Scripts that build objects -

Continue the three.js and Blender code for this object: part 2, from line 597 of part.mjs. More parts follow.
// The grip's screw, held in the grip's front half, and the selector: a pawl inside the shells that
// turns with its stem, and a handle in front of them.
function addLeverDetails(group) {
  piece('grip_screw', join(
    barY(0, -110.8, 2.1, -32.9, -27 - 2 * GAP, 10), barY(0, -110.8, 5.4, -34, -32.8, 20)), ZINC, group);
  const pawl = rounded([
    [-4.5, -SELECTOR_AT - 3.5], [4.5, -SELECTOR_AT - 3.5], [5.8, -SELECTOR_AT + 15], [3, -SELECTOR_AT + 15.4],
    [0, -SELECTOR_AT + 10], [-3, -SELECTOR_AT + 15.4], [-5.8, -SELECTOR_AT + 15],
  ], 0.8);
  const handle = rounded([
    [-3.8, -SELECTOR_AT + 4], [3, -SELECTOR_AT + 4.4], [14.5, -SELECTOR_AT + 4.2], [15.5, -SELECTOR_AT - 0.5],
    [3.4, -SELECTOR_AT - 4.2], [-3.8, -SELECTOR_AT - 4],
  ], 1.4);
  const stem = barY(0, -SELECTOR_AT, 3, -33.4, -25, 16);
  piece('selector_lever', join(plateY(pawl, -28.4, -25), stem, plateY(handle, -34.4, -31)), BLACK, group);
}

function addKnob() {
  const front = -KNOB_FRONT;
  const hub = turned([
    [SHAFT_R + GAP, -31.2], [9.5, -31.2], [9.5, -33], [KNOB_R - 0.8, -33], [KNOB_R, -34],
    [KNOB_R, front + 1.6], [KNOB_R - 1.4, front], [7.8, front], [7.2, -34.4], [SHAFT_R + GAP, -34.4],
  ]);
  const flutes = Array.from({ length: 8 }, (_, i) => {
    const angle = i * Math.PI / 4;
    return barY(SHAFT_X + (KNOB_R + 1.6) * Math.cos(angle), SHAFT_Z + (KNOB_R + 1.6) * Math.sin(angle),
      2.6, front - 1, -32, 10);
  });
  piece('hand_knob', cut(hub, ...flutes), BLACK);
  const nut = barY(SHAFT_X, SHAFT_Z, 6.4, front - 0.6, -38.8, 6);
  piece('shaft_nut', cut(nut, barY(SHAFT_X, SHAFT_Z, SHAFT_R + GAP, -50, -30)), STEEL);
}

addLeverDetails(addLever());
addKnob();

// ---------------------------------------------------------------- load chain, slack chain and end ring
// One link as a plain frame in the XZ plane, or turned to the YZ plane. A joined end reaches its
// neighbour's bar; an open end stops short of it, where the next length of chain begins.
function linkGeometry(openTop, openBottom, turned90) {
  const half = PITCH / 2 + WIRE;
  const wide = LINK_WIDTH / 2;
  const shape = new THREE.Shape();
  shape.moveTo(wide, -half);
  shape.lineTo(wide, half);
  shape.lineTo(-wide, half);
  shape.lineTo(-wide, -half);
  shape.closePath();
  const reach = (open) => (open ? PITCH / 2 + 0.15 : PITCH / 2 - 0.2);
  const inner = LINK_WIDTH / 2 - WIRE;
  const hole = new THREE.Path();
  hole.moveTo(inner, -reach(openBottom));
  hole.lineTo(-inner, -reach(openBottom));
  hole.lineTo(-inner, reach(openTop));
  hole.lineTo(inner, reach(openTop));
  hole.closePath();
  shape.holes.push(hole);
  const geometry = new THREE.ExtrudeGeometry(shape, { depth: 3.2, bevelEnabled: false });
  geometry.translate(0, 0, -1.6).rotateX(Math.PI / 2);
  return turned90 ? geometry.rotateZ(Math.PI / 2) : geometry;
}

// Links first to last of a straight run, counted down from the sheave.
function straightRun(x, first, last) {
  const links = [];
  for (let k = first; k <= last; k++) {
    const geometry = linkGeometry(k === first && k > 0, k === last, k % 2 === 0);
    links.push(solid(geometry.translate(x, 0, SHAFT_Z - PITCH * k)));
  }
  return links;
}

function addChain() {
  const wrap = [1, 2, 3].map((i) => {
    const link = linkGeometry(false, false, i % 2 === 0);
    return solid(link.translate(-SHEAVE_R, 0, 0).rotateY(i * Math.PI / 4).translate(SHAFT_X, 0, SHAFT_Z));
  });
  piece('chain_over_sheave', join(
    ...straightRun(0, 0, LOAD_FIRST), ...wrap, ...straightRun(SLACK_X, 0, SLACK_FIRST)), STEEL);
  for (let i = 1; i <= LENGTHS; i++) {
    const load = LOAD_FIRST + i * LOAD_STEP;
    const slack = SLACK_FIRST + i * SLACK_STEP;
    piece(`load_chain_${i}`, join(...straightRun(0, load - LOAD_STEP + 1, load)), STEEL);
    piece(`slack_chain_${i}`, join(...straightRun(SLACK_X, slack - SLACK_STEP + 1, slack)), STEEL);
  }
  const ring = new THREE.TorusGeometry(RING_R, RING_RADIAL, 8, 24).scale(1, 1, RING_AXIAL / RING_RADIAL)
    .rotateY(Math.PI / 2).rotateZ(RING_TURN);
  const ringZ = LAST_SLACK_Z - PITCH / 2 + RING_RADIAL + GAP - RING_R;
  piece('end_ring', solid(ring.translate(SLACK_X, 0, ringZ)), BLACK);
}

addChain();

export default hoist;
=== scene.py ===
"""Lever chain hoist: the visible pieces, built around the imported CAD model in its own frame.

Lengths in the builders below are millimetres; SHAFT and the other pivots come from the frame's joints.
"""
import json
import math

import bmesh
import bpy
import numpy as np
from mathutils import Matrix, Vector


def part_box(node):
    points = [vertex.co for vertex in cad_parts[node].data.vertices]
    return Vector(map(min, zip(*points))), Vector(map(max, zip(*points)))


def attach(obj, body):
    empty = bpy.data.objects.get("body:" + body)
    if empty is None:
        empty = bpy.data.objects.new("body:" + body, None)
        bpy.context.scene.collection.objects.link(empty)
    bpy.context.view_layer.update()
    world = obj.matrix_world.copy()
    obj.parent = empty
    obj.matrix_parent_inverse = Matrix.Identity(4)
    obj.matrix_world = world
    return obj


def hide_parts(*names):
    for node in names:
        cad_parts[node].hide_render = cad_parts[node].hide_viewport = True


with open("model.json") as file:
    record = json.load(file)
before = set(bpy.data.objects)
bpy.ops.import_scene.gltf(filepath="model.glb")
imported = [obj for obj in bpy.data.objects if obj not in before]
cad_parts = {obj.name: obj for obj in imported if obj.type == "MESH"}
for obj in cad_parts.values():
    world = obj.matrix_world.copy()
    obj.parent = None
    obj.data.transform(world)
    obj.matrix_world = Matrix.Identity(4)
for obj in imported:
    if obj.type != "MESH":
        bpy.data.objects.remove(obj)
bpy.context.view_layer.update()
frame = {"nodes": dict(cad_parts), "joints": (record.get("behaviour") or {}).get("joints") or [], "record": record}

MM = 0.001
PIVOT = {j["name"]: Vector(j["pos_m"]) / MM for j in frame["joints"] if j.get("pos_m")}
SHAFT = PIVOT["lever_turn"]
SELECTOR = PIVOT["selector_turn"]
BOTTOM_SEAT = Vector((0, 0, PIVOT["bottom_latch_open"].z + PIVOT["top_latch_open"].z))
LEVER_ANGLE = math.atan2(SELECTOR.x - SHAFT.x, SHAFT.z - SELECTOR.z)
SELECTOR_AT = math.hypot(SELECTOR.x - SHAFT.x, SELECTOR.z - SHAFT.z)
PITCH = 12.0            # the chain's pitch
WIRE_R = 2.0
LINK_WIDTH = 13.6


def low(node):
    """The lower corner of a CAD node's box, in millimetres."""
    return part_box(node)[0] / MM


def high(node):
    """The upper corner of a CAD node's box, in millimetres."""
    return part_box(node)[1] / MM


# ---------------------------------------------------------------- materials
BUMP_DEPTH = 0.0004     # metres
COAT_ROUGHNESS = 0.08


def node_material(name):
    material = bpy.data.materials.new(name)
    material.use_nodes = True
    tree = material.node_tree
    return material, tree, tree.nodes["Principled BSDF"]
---
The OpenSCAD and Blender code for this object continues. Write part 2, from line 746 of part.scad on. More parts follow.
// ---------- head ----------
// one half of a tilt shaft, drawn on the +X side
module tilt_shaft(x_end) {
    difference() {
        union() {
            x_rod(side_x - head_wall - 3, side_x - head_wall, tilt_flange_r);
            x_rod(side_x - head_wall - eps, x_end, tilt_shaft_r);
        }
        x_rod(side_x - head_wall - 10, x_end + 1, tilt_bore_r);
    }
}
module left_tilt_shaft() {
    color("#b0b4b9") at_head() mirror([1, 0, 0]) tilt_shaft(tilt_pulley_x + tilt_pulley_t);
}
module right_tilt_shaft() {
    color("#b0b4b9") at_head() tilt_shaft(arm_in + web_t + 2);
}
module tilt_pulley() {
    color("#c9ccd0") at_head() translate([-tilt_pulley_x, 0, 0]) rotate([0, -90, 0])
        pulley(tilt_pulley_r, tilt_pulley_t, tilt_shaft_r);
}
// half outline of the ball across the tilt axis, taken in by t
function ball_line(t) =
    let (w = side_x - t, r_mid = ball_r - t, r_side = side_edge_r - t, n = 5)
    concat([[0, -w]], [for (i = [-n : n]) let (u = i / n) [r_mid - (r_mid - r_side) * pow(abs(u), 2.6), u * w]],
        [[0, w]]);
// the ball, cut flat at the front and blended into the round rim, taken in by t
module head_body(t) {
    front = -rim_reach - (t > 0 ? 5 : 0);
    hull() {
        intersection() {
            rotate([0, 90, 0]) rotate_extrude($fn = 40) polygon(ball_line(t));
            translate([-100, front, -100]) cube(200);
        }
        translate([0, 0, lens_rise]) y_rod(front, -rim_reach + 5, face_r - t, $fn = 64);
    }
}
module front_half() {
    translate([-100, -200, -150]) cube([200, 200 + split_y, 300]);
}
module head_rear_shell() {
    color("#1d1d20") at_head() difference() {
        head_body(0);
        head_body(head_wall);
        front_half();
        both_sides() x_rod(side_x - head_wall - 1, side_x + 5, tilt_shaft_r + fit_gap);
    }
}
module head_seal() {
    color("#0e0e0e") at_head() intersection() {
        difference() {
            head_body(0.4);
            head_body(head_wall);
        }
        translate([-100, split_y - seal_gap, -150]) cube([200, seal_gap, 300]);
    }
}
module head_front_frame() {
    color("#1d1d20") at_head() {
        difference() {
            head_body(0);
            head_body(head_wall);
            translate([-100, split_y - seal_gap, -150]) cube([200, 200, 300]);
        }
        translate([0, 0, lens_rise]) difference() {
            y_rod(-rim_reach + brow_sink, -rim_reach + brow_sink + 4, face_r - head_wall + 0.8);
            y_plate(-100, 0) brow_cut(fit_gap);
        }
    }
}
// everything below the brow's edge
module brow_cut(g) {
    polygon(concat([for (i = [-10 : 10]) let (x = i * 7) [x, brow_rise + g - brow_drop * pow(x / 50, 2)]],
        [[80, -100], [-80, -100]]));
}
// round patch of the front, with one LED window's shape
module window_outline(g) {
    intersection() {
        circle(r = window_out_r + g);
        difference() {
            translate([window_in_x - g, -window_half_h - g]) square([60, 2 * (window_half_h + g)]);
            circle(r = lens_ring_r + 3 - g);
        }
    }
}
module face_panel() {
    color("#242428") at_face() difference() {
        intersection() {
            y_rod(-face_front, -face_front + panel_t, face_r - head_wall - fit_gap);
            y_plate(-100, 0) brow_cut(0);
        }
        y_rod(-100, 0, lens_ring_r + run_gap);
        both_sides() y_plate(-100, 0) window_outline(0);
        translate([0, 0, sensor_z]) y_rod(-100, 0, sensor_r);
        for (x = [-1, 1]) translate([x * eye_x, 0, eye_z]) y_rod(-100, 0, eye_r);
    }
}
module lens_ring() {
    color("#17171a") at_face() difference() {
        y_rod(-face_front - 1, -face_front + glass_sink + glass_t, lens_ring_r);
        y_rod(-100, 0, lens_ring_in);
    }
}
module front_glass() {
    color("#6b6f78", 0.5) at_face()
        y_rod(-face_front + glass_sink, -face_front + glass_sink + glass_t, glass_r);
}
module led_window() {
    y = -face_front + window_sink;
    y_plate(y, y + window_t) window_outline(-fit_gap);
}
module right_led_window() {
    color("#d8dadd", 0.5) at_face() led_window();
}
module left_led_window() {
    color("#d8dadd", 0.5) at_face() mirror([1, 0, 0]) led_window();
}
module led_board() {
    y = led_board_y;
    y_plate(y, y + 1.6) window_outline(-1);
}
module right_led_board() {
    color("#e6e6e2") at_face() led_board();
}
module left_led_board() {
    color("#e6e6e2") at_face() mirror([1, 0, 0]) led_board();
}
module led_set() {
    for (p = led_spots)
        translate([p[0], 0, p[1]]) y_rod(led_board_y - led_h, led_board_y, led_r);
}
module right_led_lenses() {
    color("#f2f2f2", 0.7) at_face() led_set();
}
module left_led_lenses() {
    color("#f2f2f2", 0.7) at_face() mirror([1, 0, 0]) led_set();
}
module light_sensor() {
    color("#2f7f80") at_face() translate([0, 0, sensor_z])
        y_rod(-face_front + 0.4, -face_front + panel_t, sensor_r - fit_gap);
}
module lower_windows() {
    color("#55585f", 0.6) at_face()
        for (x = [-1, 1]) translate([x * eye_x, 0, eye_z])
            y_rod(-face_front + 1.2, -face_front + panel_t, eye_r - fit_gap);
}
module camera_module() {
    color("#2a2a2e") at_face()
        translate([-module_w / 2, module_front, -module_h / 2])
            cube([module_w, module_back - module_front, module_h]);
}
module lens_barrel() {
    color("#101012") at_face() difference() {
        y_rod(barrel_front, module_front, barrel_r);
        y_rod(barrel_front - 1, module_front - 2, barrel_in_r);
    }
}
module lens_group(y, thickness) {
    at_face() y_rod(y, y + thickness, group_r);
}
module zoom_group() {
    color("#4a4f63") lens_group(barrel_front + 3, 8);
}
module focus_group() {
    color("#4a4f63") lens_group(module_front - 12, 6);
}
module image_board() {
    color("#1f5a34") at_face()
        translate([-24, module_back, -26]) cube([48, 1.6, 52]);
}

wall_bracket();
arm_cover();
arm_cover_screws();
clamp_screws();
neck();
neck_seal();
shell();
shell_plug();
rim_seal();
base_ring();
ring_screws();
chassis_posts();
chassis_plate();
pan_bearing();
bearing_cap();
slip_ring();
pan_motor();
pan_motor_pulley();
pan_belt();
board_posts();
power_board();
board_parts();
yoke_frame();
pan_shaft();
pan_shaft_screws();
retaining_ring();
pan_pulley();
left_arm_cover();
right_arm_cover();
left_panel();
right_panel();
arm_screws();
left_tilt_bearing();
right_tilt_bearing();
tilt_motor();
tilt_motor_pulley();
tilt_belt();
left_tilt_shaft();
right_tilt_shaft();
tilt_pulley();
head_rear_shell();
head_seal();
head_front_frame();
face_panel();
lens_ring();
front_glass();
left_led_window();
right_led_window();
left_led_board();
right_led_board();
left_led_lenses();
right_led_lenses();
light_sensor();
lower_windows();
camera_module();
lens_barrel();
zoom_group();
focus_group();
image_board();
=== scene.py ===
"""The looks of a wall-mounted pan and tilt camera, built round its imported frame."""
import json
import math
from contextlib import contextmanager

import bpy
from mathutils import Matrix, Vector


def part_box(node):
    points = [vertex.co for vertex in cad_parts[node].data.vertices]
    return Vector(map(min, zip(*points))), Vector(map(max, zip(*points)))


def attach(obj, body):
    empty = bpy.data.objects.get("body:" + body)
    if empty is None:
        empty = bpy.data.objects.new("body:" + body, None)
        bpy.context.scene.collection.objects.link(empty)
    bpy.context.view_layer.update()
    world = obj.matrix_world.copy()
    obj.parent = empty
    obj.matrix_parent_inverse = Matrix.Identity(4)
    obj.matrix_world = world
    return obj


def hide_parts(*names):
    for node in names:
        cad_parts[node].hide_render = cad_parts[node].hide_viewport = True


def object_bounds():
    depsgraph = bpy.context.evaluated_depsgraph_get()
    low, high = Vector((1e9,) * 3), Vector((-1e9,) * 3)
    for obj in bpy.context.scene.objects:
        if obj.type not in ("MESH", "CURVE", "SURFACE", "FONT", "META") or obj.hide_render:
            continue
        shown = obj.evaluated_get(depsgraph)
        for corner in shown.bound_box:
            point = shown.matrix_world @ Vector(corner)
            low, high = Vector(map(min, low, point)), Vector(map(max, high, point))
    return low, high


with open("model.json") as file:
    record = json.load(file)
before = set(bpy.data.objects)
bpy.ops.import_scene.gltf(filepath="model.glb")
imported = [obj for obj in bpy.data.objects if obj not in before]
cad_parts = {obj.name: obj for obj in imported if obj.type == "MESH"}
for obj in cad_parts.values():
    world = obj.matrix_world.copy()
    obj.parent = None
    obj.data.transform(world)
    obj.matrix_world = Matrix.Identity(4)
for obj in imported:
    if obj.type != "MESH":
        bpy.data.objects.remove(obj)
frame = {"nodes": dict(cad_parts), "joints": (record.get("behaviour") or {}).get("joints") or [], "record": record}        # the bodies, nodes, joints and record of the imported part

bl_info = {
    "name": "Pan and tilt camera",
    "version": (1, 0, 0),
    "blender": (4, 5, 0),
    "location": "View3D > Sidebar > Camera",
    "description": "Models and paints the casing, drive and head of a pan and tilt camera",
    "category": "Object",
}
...
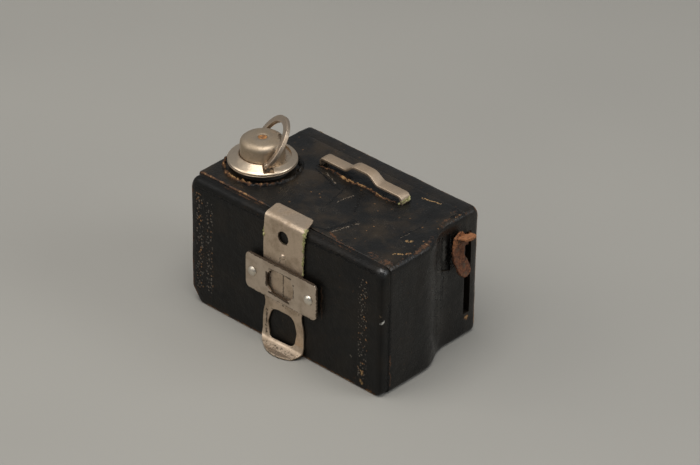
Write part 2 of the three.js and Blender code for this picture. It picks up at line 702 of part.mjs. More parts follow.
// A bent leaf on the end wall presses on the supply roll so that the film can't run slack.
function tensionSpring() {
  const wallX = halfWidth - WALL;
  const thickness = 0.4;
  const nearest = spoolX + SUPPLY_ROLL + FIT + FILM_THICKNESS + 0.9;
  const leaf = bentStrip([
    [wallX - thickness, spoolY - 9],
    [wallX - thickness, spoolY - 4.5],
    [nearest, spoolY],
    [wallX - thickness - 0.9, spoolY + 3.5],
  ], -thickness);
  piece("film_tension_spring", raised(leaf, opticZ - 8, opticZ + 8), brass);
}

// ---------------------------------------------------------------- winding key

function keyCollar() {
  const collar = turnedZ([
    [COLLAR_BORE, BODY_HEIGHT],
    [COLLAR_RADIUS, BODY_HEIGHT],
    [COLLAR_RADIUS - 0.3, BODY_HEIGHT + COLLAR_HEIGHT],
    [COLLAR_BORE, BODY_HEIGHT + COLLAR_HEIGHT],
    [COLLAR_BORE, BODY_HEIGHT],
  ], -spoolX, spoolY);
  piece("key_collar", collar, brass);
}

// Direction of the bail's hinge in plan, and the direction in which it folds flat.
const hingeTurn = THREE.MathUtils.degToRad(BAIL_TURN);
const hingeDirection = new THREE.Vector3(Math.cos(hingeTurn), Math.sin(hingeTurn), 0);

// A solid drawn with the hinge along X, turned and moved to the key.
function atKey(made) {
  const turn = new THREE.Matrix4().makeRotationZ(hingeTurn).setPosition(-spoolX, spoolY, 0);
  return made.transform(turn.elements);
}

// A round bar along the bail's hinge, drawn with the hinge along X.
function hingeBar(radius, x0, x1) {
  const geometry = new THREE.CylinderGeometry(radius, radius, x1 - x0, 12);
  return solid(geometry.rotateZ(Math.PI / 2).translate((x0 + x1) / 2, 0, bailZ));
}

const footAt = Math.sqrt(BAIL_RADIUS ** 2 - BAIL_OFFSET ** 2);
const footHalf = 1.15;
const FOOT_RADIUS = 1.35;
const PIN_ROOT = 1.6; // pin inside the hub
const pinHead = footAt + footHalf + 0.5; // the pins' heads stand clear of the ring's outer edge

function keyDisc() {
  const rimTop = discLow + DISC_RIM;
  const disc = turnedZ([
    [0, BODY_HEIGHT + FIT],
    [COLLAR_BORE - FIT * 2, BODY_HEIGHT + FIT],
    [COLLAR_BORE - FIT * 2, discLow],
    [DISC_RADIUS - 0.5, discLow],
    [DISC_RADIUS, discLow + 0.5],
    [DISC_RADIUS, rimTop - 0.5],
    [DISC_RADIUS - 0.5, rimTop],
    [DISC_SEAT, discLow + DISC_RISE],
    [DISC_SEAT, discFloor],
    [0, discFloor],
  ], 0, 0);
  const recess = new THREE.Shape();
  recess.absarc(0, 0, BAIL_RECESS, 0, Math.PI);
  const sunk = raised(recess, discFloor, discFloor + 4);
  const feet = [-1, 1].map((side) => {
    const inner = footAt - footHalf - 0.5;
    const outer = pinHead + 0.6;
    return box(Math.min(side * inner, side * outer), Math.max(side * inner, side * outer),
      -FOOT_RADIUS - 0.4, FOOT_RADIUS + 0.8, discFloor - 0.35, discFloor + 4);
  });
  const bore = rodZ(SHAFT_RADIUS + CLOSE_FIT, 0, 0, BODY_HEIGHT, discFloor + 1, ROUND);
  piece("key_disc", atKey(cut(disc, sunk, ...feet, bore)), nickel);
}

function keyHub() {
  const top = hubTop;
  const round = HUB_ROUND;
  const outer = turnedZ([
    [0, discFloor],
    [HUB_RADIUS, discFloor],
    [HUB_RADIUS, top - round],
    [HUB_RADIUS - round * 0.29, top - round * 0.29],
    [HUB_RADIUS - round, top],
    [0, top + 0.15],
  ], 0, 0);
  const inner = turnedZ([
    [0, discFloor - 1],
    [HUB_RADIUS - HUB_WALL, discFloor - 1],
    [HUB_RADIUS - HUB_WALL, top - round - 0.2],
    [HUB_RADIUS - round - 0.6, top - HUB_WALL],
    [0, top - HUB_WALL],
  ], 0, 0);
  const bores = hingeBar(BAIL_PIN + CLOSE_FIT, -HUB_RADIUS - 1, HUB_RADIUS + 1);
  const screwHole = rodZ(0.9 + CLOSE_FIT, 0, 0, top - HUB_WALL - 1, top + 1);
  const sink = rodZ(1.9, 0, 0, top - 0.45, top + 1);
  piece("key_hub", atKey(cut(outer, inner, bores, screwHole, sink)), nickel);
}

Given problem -
Pull out every line holding "corner" from the records above, and copy it.

Answer to the task -
    """The lower corner of a CAD node's box, in millimetres."""
    """The upper corner of a CAD node's box, in millimetres."""
        for corner in shown.bound_box:
            point = shown.matrix_world @ Vector(corner)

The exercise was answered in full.